Each record below should be repeated precisely as written.

+++++

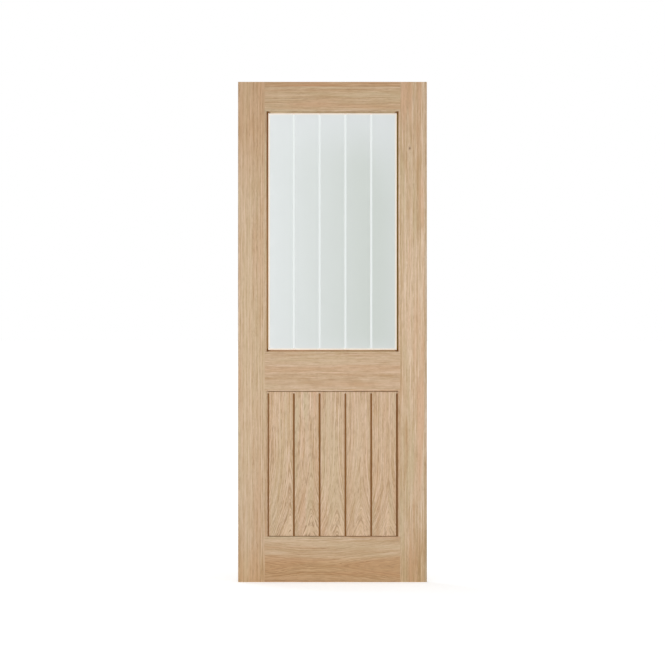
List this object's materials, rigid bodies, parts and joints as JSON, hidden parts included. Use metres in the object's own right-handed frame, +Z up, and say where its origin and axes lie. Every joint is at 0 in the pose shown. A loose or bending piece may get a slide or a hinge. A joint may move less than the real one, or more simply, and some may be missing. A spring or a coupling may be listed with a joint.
{
  "type": "glazed oak door leaf",
  "caption": "Internal oak door leaf with a satin glass upper light in mitred beads over a recessed tongue-and-grooved board panel.",
  "frame": {"origin": "middle of the hanging edge's flat face, at the leaf's bottom end", "axes": "+X across the leaf to the lock edge, +Y through the thickness to the back, +Z up"},
  "size_m": [0.77, 0.035, 2.04],
  "materials": {
    "oak_facing": "oak facing under clear matt lacquer",
    "oak_lipping": "solid oak strip under clear matt lacquer",
    "oak_board": "crown-cut oak under clear matt lacquer",
    "oak_bead": "darker oak bead under clear matt lacquer",
    "core": "laminated softwood, planed and bare",
    "glass": "satin toughened glass with clear lines",
    "glazing_tape": "closed-cell foam tape"
  },
  "bodies": {
    "root": {"hanging_stile_core": "core", "hanging_stile_lipping": "oak_lipping", "hanging_stile_front_face": "oak_facing", "hanging_stile_back_face": "oak_facing", "lock_stile_core": "core", "lock_stile_lipping": "oak_lipping", "lock_stile_front_face": "oak_facing", "lock_stile_back_face": "oak_facing", "top_rail_core": "core", "top_rail_front_face": "oak_facing", "top_rail_back_face": "oak_facing", "middle_rail_core": "core", "middle_rail_front_face": "oak_facing", "middle_rail_back_face": "oak_facing", "bottom_rail_core": "core", "bottom_rail_front_face": "oak_facing", "bottom_rail_back_face": "oak_facing", "top_rail_lipping": "oak_lipping", "bottom_rail_lipping": "oak_lipping", "glass_lining_left": "oak_lipping", "glass_lining_right": "oak_lipping", "glass_lining_top": "oak_lipping", "glass_lining_bottom": "oak_lipping", "panel_lining_left": "oak_lipping", "panel_lining_right": "oak_lipping", "panel_lining_top": "oak_lipping", "panel_lining_bottom": "oak_lipping", "board_1": "oak_board", "board_2": "oak_board", "board_3": "oak_board", "board_4": "oak_board", "board_5": "oak_board", "glass_pane": "glass", "glazing_tape_front": "glazing_tape", "glazing_tape_back": "glazing_tape", "front_bead_left": "oak_bead", "front_bead_right": "oak_bead", "front_bead_top": "oak_bead", "front_bead_bottom": "oak_bead", "back_bead_left": "oak_bead", "back_bead_right": "oak_bead", "back_bead_top": "oak_bead", "back_bead_bottom": "oak_bead"}
  },
  "joints": []
}
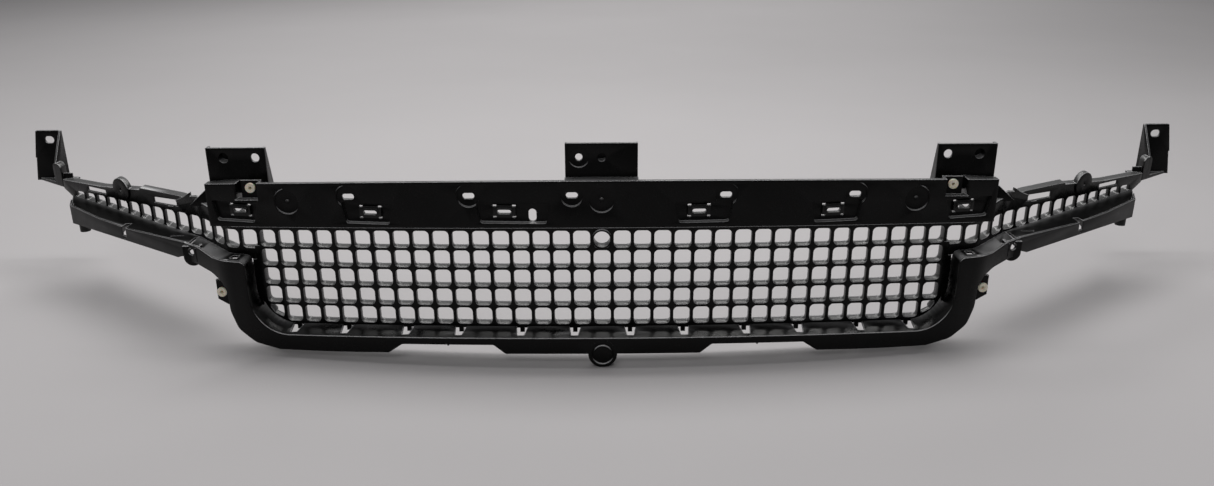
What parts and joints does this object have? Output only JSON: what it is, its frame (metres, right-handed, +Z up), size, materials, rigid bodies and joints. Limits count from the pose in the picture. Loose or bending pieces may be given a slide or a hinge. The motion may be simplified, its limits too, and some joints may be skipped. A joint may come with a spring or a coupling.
{
  "type": "front grille",
  "caption": "Black plastic car front grille: an open square mesh with swept wings, an upper panel, a lower surround, mounting brackets and white screw grommets.",
  "frame": {"origin": "under the centre of the bounding box, at the level of the lowest point of the surround's foot", "axes": "+X along the grille's length, to the right seen from the front, -Y to the front, +Z up"},
  "size_m": [1.602, 0.3662, 0.2452],
  "materials": {
    "satin_black": "satin moulded black",
    "grained_black": "fine-grained moulded black",
    "strip_black": "coarse-grained moulded black",
    "clip_black": "smooth moulded black",
    "white_nylon": "moulded natural nylon"
  },
  "bodies": {
    "root": {"upper_panel": "satin_black", "centre_mesh": "satin_black", "wing_mesh_left": "satin_black", "wing_mesh_right": "satin_black", "lower_surround": "grained_black", "wing_strip_left": "strip_black", "wing_strip_right": "strip_black", "centre_bracket": "satin_black", "side_bracket_left": "satin_black", "side_bracket_right": "satin_black", "tip_bracket_left": "satin_black", "tip_bracket_right": "satin_black", "upper_grommet_left": "white_nylon", "upper_grommet_right": "white_nylon", "lower_grommet_left": "white_nylon", "lower_grommet_right": "white_nylon", "panel_clip_1": "clip_black", "panel_clip_2": "clip_black", "panel_clip_3": "clip_black", "panel_clip_4": "clip_black", "panel_clip_5": "clip_black", "panel_clip_6": "clip_black"}
  },
  "joints": []
}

+++++

## Task solution
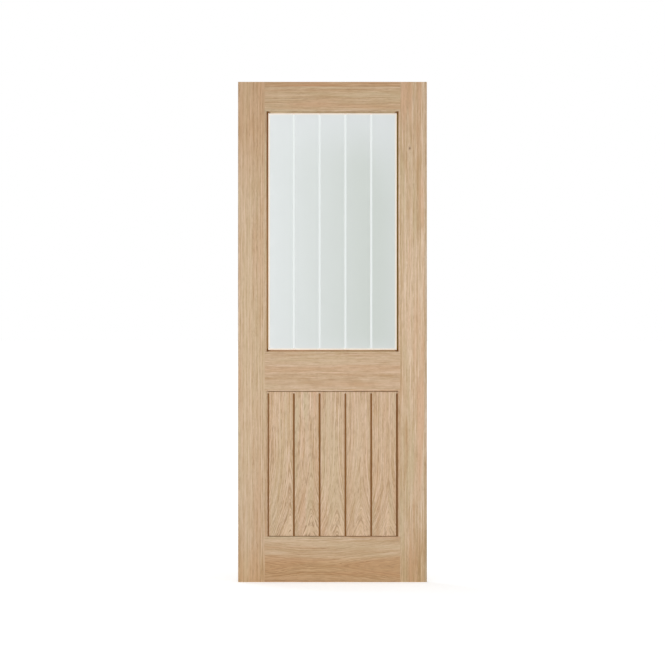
List this object's materials, rigid bodies, parts and joints as JSON, hidden parts included. Use metres in the object's own right-handed frame, +Z up, and say where its origin and axes lie. Every joint is at 0 in the pose shown. A loose or bending piece may get a slide or a hinge. A joint may move less than the real one, or more simply, and some may be missing. A spring or a coupling may be listed with a joint.
{
  "type": "glazed oak door leaf",
  "caption": "Internal oak door leaf with a satin glass upper light in mitred beads over a recessed tongue-and-grooved board panel.",
  "frame": {"origin": "middle of the hanging edge's flat face, at the leaf's bottom end", "axes": "+X across the leaf to the lock edge, +Y through the thickness to the back, +Z up"},
  "size_m": [0.77, 0.035, 2.04],
  "materials": {
    "oak_facing": "oak facing under clear matt lacquer",
    "oak_lipping": "solid oak strip under clear matt lacquer",
    "oak_board": "crown-cut oak under clear matt lacquer",
    "oak_bead": "darker oak bead under clear matt lacquer",
    "core": "laminated softwood, planed and bare",
    "glass": "satin toughened glass with clear lines",
    "glazing_tape": "closed-cell foam tape"
  },
  "bodies": {
    "root": {"hanging_stile_core": "core", "hanging_stile_lipping": "oak_lipping", "hanging_stile_front_face": "oak_facing", "hanging_stile_back_face": "oak_facing", "lock_stile_core": "core", "lock_stile_lipping": "oak_lipping", "lock_stile_front_face": "oak_facing", "lock_stile_back_face": "oak_facing", "top_rail_core": "core", "top_rail_front_face": "oak_facing", "top_rail_back_face": "oak_facing", "middle_rail_core": "core", "middle_rail_front_face": "oak_facing", "middle_rail_back_face": "oak_facing", "bottom_rail_core": "core", "bottom_rail_front_face": "oak_facing", "bottom_rail_back_face": "oak_facing", "top_rail_lipping": "oak_lipping", "bottom_rail_lipping": "oak_lipping", "glass_lining_left": "oak_lipping", "glass_lining_right": "oak_lipping", "glass_lining_top": "oak_lipping", "glass_lining_bottom": "oak_lipping", "panel_lining_left": "oak_lipping", "panel_lining_right": "oak_lipping", "panel_lining_top": "oak_lipping", "panel_lining_bottom": "oak_lipping", "board_1": "oak_board", "board_2": "oak_board", "board_3": "oak_board", "board_4": "oak_board", "board_5": "oak_board", "glass_pane": "glass", "glazing_tape_front": "glazing_tape", "glazing_tape_back": "glazing_tape", "front_bead_left": "oak_bead", "front_bead_right": "oak_bead", "front_bead_top": "oak_bead", "front_bead_bottom": "oak_bead", "back_bead_left": "oak_bead", "back_bead_right": "oak_bead", "back_bead_top": "oak_bead", "back_bead_bottom": "oak_bead"}
  },
  "joints": []
}
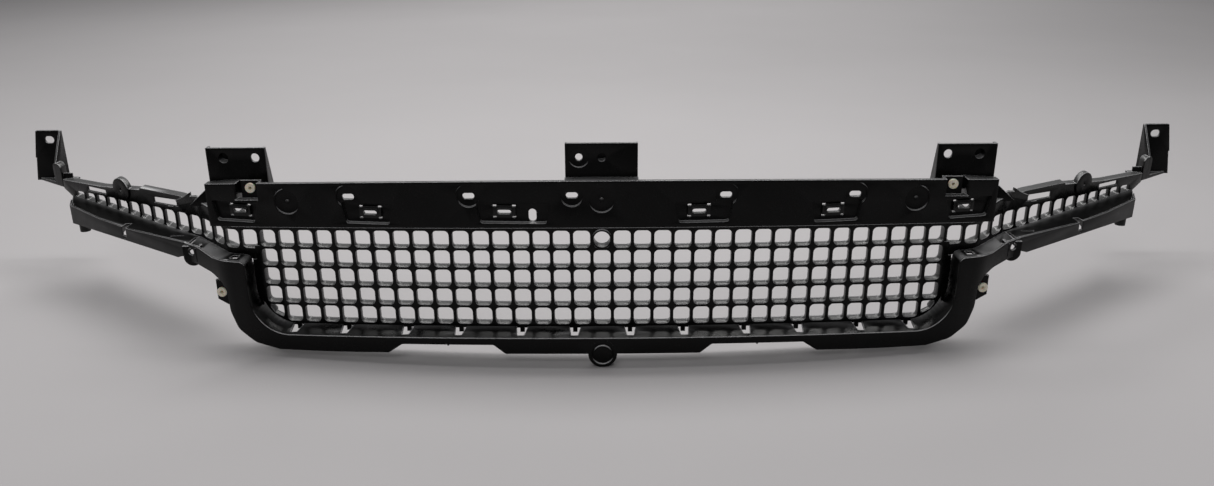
What parts and joints does this object have? Output only JSON: what it is, its frame (metres, right-handed, +Z up), size, materials, rigid bodies and joints. Limits count from the pose in the picture. Loose or bending pieces may be given a slide or a hinge. The motion may be simplified, its limits too, and some joints may be skipped. A joint may come with a spring or a coupling.
{
  "type": "front grille",
  "caption": "Black plastic car front grille: an open square mesh with swept wings, an upper panel, a lower surround, mounting brackets and white screw grommets.",
  "frame": {"origin": "under the centre of the bounding box, at the level of the lowest point of the surround's foot", "axes": "+X along the grille's length, to the right seen from the front, -Y to the front, +Z up"},
  "size_m": [1.602, 0.3662, 0.2452],
  "materials": {
    "satin_black": "satin moulded black",
    "grained_black": "fine-grained moulded black",
    "strip_black": "coarse-grained moulded black",
    "clip_black": "smooth moulded black",
    "white_nylon": "moulded natural nylon"
  },
  "bodies": {
    "root": {"upper_panel": "satin_black", "centre_mesh": "satin_black", "wing_mesh_left": "satin_black", "wing_mesh_right": "satin_black", "lower_surround": "grained_black", "wing_strip_left": "strip_black", "wing_strip_right": "strip_black", "centre_bracket": "satin_black", "side_bracket_left": "satin_black", "side_bracket_right": "satin_black", "tip_bracket_left": "satin_black", "tip_bracket_right": "satin_black", "upper_grommet_left": "white_nylon", "upper_grommet_right": "white_nylon", "lower_grommet_left": "white_nylon", "lower_grommet_right": "white_nylon", "panel_clip_1": "clip_black", "panel_clip_2": "clip_black", "panel_clip_3": "clip_black", "panel_clip_4": "clip_black", "panel_clip_5": "clip_black", "panel_clip_6": "clip_black"}
  },
  "joints": []
}